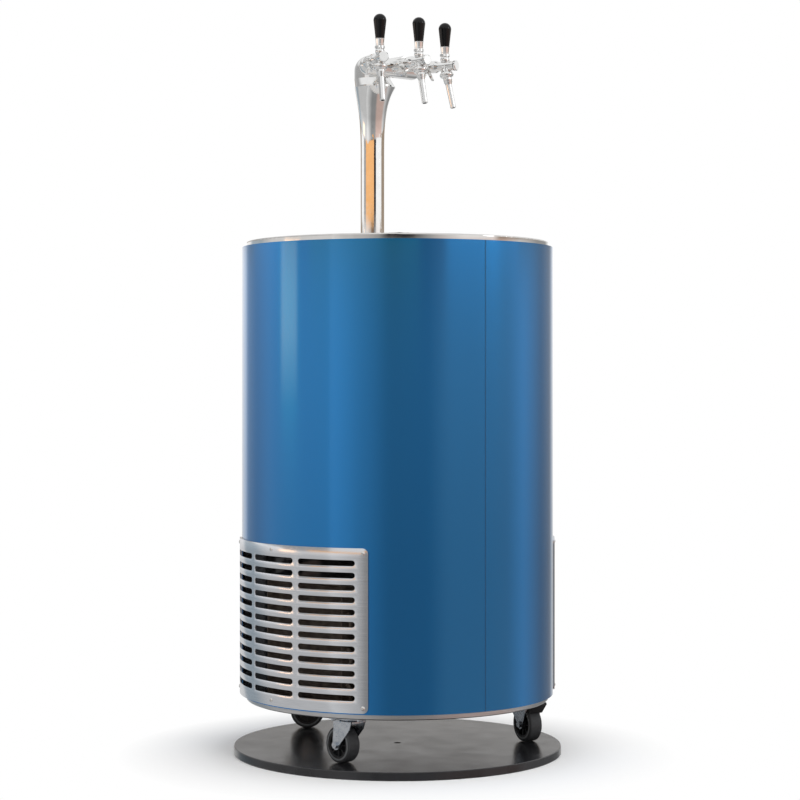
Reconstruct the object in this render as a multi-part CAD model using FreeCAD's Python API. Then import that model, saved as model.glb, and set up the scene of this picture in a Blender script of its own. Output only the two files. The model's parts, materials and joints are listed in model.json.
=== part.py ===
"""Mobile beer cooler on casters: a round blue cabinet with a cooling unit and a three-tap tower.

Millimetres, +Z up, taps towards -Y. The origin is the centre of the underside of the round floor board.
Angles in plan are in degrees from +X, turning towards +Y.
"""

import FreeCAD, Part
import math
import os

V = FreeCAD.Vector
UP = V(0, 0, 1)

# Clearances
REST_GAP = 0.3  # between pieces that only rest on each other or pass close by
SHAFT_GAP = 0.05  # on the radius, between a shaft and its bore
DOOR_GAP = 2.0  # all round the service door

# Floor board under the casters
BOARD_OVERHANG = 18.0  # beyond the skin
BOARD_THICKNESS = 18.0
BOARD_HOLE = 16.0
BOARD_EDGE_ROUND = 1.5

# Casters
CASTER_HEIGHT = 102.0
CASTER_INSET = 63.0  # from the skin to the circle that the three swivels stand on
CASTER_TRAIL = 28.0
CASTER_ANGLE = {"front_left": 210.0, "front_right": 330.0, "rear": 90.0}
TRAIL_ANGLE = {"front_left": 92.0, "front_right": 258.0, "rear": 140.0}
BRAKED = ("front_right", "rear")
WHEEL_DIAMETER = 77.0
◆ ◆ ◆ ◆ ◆
## Given exercise
Reproduce, please, the lines of the material from its first line down to the line containing "BOARD_EDGE_ROUND = 1.5", keeping both ends and nothing beyond them.

## Response below
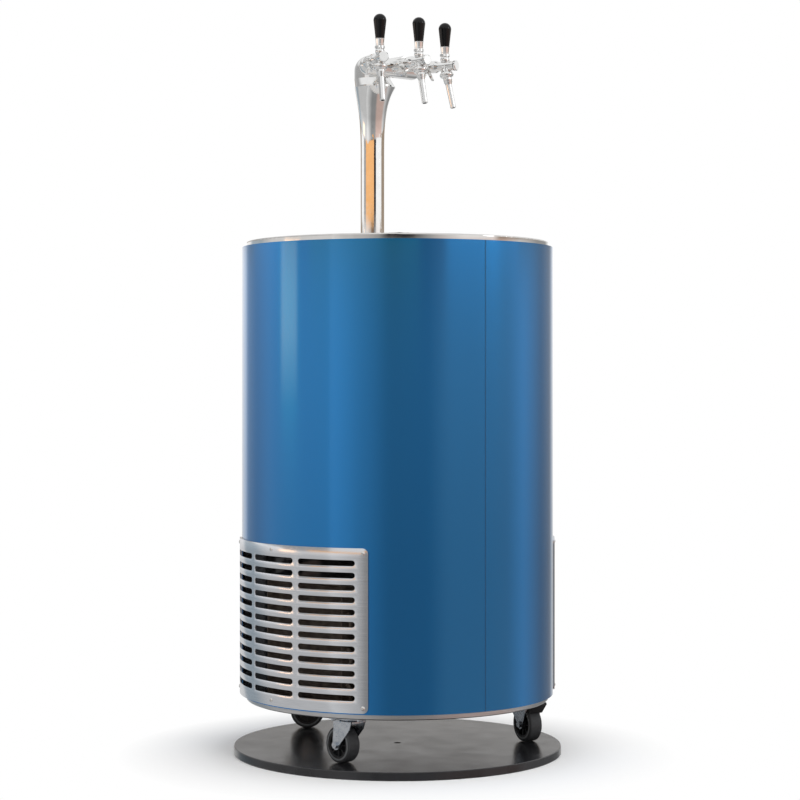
Reconstruct the object in this render as a multi-part CAD model using FreeCAD's Python API. Then import that model, saved as model.glb, and set up the scene of this picture in a Blender script of its own. Output only the two files. The model's parts, materials and joints are listed in model.json.
=== part.py ===
"""Mobile beer cooler on casters: a round blue cabinet with a cooling unit and a three-tap tower.

Millimetres, +Z up, taps towards -Y. The origin is the centre of the underside of the round floor board.
Angles in plan are in degrees from +X, turning towards +Y.
"""

import FreeCAD, Part
import math
import os

V = FreeCAD.Vector
UP = V(0, 0, 1)

# Clearances
REST_GAP = 0.3  # between pieces that only rest on each other or pass close by
SHAFT_GAP = 0.05  # on the radius, between a shaft and its bore
DOOR_GAP = 2.0  # all round the service door

# Floor board under the casters
BOARD_OVERHANG = 18.0  # beyond the skin
BOARD_THICKNESS = 18.0
BOARD_HOLE = 16.0
BOARD_EDGE_ROUND = 1.5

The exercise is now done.